- [GIVEN TASK]: Only the lines from the one holding "for end, axle, track, brake" through the one holding "cad_parts[node].hide_render = cad_parts[node].hide_viewport" are to be retyped, exactly as they appear, with both boundary lines included.

- [MATERIAL]:
-----
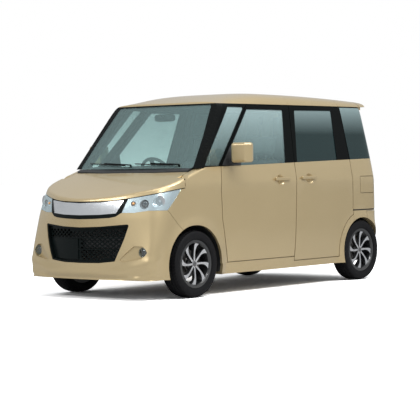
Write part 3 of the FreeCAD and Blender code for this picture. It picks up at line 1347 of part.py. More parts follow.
def steering_centre():
    return Vector(*STEERING_CENTRE)


def steering_wheel():
    """Rim, three spokes, boss and shaft about the column."""
    rim_ring = Part.makeTorus(STEERING_RADIUS, 14.5)
    boss = Part.makeCone(52.0, 72.0, 34.0, Vector(0, 0, -34.0))
    boss = boss.makeFillet(8.0, [boss.Edges[0]])
    shaft = Part.makeCylinder(12.0, 100.0, Vector(0, 0, -134.0))
    spokes = []
    for angle in (0.0, 180.0, 270.0):
        spoke = box(40.0, STEERING_RADIUS, -22.0, 22.0, -16.0, -4.0)
        spoke.rotate(Vector(0, 0, 0), Vector(0, 0, 1), angle)
        spokes.append(spoke)
    wheel = rim_ring.fuse([boss, shaft] + spokes)
    wheel.Placement = FreeCAD.Placement(steering_centre(),
                                        FreeCAD.Rotation(Vector(0, 0, 1), steering_axis()))
    return wheel


def door_mirror():
    """Left door mirror: rounded housing on a foot in the door's front corner."""
    housing = plan_prism([(752.0, -632.0), (900.0, -618.0), (930.0, -560.0), (918.0, -520.0),
                          (752.0, -508.0)], 1116.0, 1285.0)
    housing = housing.makeFillet(24.0, housing.Edges)
    foot = plan_prism([(690.0, -600.0), (775.0, -592.0), (775.0, -552.0), (690.0, -548.0)],
                      1100.0, 1150.0)
    foot = foot.cut(housing)
    skin = side_slab(-720.0, -400.0, 1060.0, 1300.0, -8.0, -SEAM)
    sail = skin.common(side_prism([(-520.0, 1268.0), (-684.0, 1092.0), (-424.0, 1092.0)],
                                  500.0, 900.0, 6.0))
    foot = foot.cut(side_slab(-760.0, -400.0, 1040.0, 1320.0, -6.0, 200.0))
    glass = housing.common(box(700.0, 1000.0, -516.0, -500.0, 1100.0, 1300.0))
    return housing.cut(glass), foot.fuse(sail), glass


bonnet, bumper, wing, lamp, upper, inside = build_front()
add("bonnet", main_solid(bonnet))
grille_outline = mirrored_outline(GRILLE_TOP, GRILLE_BOTTOM)
grille_hole = front_prism(grille_outline, -1800.0, -1500.0, 14.0)
add("front_bumper", front_bumper(bumper.cut(grille_hole)))
left_wing = main_solid(front_wing(wing))
add("front_wings", [left_wing, mirrored(left_wing)])
lens, housing = headlamp(main_solid(lamp))
add("headlamp_lenses", [lens, mirrored(lens)])
add("headlamps", [housing, mirrored(housing)])
chrome, surround = upper_grille(main_solid(upper))
add("grille_bar", chrome)
add("upper_grille", surround)
add("lower_grille", lower_grille(grille_outline))
left_fog = fog_lamp()
add("fog_lamps", [left_fog, mirrored(left_fog)])

both_sides("front_door", main_solid(front_door()))
slider = main_solid(rear_door())
add("sliding_doors", [slider, mirrored(slider)])
both_sides("front_door_glass", side_glass(FRONT_WINDOW, -760.0, 440.0, 12.0))
rear_pane = side_glass(REAR_WINDOW, 270.0, 1240.0, 12.0)
light_pane = side_glass(QUARTER_LIGHT, -960.0, -200.0, 10.0)
light_pane = main_solid(light_pane.cut(screen_slab(-300.0, PILLAR_DEPTH + SEAM)))
add("quarter_lights", [light_pane, mirrored(light_pane)])

roof, cap = build_roof()
add("roof_panel", roof)
gate, gate_glass, tail_lamp, rear_bumper, quarter, quarter_pane, lid, pocket = build_tail(cap)
add("tailgate", main_solid(gate))
add("tailgate_glass", main_solid(gate_glass))
tail_lamp = main_solid(tail_lamp)
add("tail_lamps", [tail_lamp, mirrored(tail_lamp)])
add("rear_bumper", main_solid(rear_bumper))
quarter = main_solid(quarter)
add("quarter_panels", [main_solid(quarter.cut(pocket)), mirrored(quarter)])
add("fuel_lid", main_solid(lid))
side_pane = main_solid(quarter_pane)
add("privacy_glass", [rear_pane, mirrored(rear_pane), side_pane, mirrored(side_pane)])

frame = main_solid(build_side_frame(wing_clearance(inside)))
both_sides("side_frame", frame)

opening = front_prism(glass_outline(0.0), -1200.0, -300.0, 30.0)
half_frame = screen_slab(0.0, PILLAR_DEPTH).cut(opening)
half_frame = half_frame.common(box(0.0, 800.0, -1200.0, 0.0, 1075.0, BAND_HEIGHT - SEAM))
half_frame = half_frame.common(side_slab(-1180.0, -330.0, 1030.0, 1660.0, 0.0, 760.0))
add("windscreen_frame", main_solid(half_frame.fuse(mirrored(half_frame))))
glass = screen_slab(4.0, 4.0 + SCREEN_THICKNESS).common(opening)
add("windscreen", main_solid(glass.common(box(-800.0, 800.0, -1200.0, 0.0, 1075.0, 1625.0))))

cowl_plan = plan_prism([(-634.0, -1051.0), (-300.0, -1086.0), (300.0, -1086.0), (634.0, -1051.0),
                        (634.0, -960.0), (-634.0, -960.0)], 900.0, 1100.0)
cowl_side = side_prism([(-1100.0, 1004.0), (-1100.0, 1040.0), (-1046.0, 1060.0),
                        (-1020.0, 1073.5), (-950.0, 1073.5), (-950.0, 1004.0)], -900.0, 900.0)
add("cowl", cowl_plan.common(cowl_side))

for end, axle, track in (("front", FRONT_AXLE, FRONT_TRACK), ("rear", REAR_AXLE, REAR_TRACK)):
    centre = Vector(track / 2, axle, TYRE_RADIUS)
    left_tyre = tyre(centre)
    left_rim = rim(centre)
    add("tyre_" + end + "_left", left_tyre)
    add("tyre_" + end + "_right", mirrored(left_tyre))
    add("rim_" + end + "_left", left_rim)
    add("rim_" + end + "_right", mirrored(left_rim))

add("floor_pan", [floor_pan().fuse(bulkhead())] + seat_mounts())
add("front_structure", front_structure())
liner_front = wheel_well_left(FRONT_AXLE, FRONT_LINER, FRONT_WELL, 712.0, ARCH_LEAD)
liner_front = liner_front.common(nose_volume(SKIN + 0.6)).cut(along_kingpin(500.0, 700.0, 66.0))
liner_rear = wheel_well_left(REAR_AXLE, REAR_LINER, REAR_WELL, 700.0)
rear_inside = tail_volume(TAIL_WALL + 0.6).common(box(-900.0, 900.0, 1216.5, 1800.0, 0.0, 1700.0))
side_inside = side_slab(1000.0, 1216.4, 150.0, 700.0, FRAME_DEPTH + SEAM, 700.0)
liner_rear = liner_rear.common(rear_inside.fuse(side_inside))
add("wheel_liners", [liner_front, mirrored(liner_front), main_solid(liner_rear),
                     mirrored(main_solid(liner_rear))])
both_sides("knuckle", knuckle_left())
engine = box(-300.0, 300.0, -1470.0, -1130.0, 250.0, 780.0)
shaft = rod(Vector(140.0, FRONT_AXLE, TYRE_RADIUS), kingpin(TYRE_RADIUS), 13.0)
shaft = shaft.fuse(Part.makeCone(17.0, 29.0, 62.0, Vector(470.0, FRONT_AXLE, TYRE_RADIUS),
                                 Vector(1, 0, 0)))
shaft = shaft.cut(Part.makeSphere(CV_RADIUS + 0.5, kingpin(TYRE_RADIUS)))
gearbox = Part.makeCylinder(95.0, 430.0, Vector(-280.0, FRONT_AXLE, TYRE_RADIUS), Vector(1, 0, 0))
gearbox = gearbox.common(box(-300.0, 300.0, -1129.9, -900.0, 200.0, 420.0))
add("engine_block", engine)
add("drive_shafts", gearbox.fuse([main_solid(shaft), mirrored(main_solid(shaft))]))
add("fuel_tank", soft_box(-300.0, 330.0, 700.0, 1000.0, 172.0, SEAT_FLOOR - FLOOR_THICKNESS, 20.0))
add("exhaust", exhaust())
add("rear_axle", rear_axle())
seat = front_seat()
both_sides("front_seat", seat)
add("rear_seat", rear_seat())
add("dashboard", dashboard())
add("steering_wheel", steering_wheel())
mirror_housing, mirror_foot, mirror_pane = door_mirror()
both_sides("mirror_housing", mirror_housing)
add("mirror_fittings_left", [mirror_foot, mirror_pane])
add("mirror_fittings_right", [mirrored(mirror_foot), mirrored(mirror_pane)])

for end, axle, track, brake in (("front", FRONT_AXLE, FRONT_TRACK, brake_disc),
                                ("rear", REAR_AXLE, REAR_TRACK, brake_drum)):
    both_sides("brake_" + end, brake(Vector(track / 2, axle, TYRE_RADIUS)))

ring_wall = tail_volume(TAIL_WALL + 6.0).cut(tail_volume(TAIL_WALL + 34.0))
ring_wall = ring_wall.common(box(-900.0, 900.0, 1530.0, 1800.0, LUGGAGE_FLOOR + SEAM, 1616.0))
ring_outer = front_prism([(-640.0, 500.0), (640.0, 500.0), (650.0, 1080.0), (585.0, 1640.0),
                          (-585.0, 1640.0), (-650.0, 1080.0)], 1400.0, 1800.0)
ring_inner = front_prism([(-560.0, 672.0), (560.0, 672.0), (575.0, 1080.0), (525.0, 1585.0),
                          (-525.0, 1585.0), (-575.0, 1080.0)], 1400.0, 1800.0, 40.0)
add("tail_frame", main_solid(ring_wall.common(ring_outer).cut(ring_inner)))

os.makedirs("parts", exist_ok=True)
for node_name, shape in nodes.items():
    shape.exportStep(os.path.join("parts", node_name + ".step"))
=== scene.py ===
"""Kei car dressed for its portrait: paint, glass, trim, tyres and seats over the CAD frame.

Metres. +X is the car's left, the nose points to -Y, +Z is up.
"""

import math

import bmesh
import bpy
from mathutils import Matrix, Vector
from mathutils.bvhtree import BVHTree


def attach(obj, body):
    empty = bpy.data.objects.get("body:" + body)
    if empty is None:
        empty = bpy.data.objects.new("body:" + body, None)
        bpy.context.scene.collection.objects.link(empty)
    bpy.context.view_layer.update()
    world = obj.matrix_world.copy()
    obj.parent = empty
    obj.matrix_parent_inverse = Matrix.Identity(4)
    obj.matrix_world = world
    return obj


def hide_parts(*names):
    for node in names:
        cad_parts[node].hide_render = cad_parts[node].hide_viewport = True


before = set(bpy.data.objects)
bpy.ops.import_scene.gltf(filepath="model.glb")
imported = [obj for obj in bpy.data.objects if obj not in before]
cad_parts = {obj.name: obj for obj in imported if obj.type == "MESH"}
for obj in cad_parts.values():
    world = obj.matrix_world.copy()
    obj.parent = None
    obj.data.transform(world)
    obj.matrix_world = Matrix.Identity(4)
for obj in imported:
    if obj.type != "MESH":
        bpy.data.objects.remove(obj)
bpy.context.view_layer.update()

# Sizes shared with the part
BELT_HEIGHT = 1.085
BELT_STATION = -0.700
BELT_RISE = 0.023
TYRE_RADIUS = 0.281
TYRE_WIDTH = 0.165
DOOR_TOP = 1.619
SLIDE_RAIL_HEIGHT = 0.657
AXLES = {"front": (-1.062, 1.295), "rear": (1.353, 1.290)}  # station and track

SIDES = (("left", 1.0), ("right", -1.0))


# Material nodes

# Sockets of the mix node's colour variant
MIX_FIRST, MIX_SECOND, MIX_RESULT = 6, 7, 2


def blank_material(name):
    material = bpy.data.materials.new(name)
    material.use_nodes = True
    material.node_tree.nodes.clear()
    return material, material.node_tree.nodes.new("ShaderNodeOutputMaterial")


def new_material(name):
    material, output = blank_material(name)
    shader = add_node(material, "ShaderNodeBsdfPrincipled")
    link(material, shader.outputs["BSDF"], output.inputs["Surface"])
    return material, shader


def link(material, source, target):
    material.node_tree.links.new(source, target)


def add_node(material, kind, **inputs):
    node = material.node_tree.nodes.new(kind)
    for key, value in inputs.items():
        node.inputs[key].default_value = value
    return node


def object_point(material):
    return add_node(material, "ShaderNodeTexCoord").outputs["Object"]


def noise(material, scale, detail=3.0):
    node = add_node(material, "ShaderNodeTexNoise", Scale=scale, Detail=detail, Roughness=0.55)
    link(material, object_point(material), node.inputs["Vector"])
    return node.outputs["Fac"]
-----
- [ANSWER FOR THE TASK]:
for end, axle, track, brake in (("front", FRONT_AXLE, FRONT_TRACK, brake_disc),
                                ("rear", REAR_AXLE, REAR_TRACK, brake_drum)):
    both_sides("brake_" + end, brake(Vector(track / 2, axle, TYRE_RADIUS)))

ring_wall = tail_volume(TAIL_WALL + 6.0).cut(tail_volume(TAIL_WALL + 34.0))
ring_wall = ring_wall.common(box(-900.0, 900.0, 1530.0, 1800.0, LUGGAGE_FLOOR + SEAM, 1616.0))
ring_outer = front_prism([(-640.0, 500.0), (640.0, 500.0), (650.0, 1080.0), (585.0, 1640.0),
                          (-585.0, 1640.0), (-650.0, 1080.0)], 1400.0, 1800.0)
ring_inner = front_prism([(-560.0, 672.0), (560.0, 672.0), (575.0, 1080.0), (525.0, 1585.0),
                          (-525.0, 1585.0), (-575.0, 1080.0)], 1400.0, 1800.0, 40.0)
add("tail_frame", main_solid(ring_wall.common(ring_outer).cut(ring_inner)))

os.makedirs("parts", exist_ok=True)
for node_name, shape in nodes.items():
    shape.exportStep(os.path.join("parts", node_name + ".step"))
=== scene.py ===
"""Kei car dressed for its portrait: paint, glass, trim, tyres and seats over the CAD frame.

Metres. +X is the car's left, the nose points to -Y, +Z is up.
"""

import math

import bmesh
import bpy
from mathutils import Matrix, Vector
from mathutils.bvhtree import BVHTree


def attach(obj, body):
    empty = bpy.data.objects.get("body:" + body)
    if empty is None:
        empty = bpy.data.objects.new("body:" + body, None)
        bpy.context.scene.collection.objects.link(empty)
    bpy.context.view_layer.update()
    world = obj.matrix_world.copy()
    obj.parent = empty
    obj.matrix_parent_inverse = Matrix.Identity(4)
    obj.matrix_world = world
    return obj


def hide_parts(*names):
    for node in names:
        cad_parts[node].hide_render = cad_parts[node].hide_viewport = True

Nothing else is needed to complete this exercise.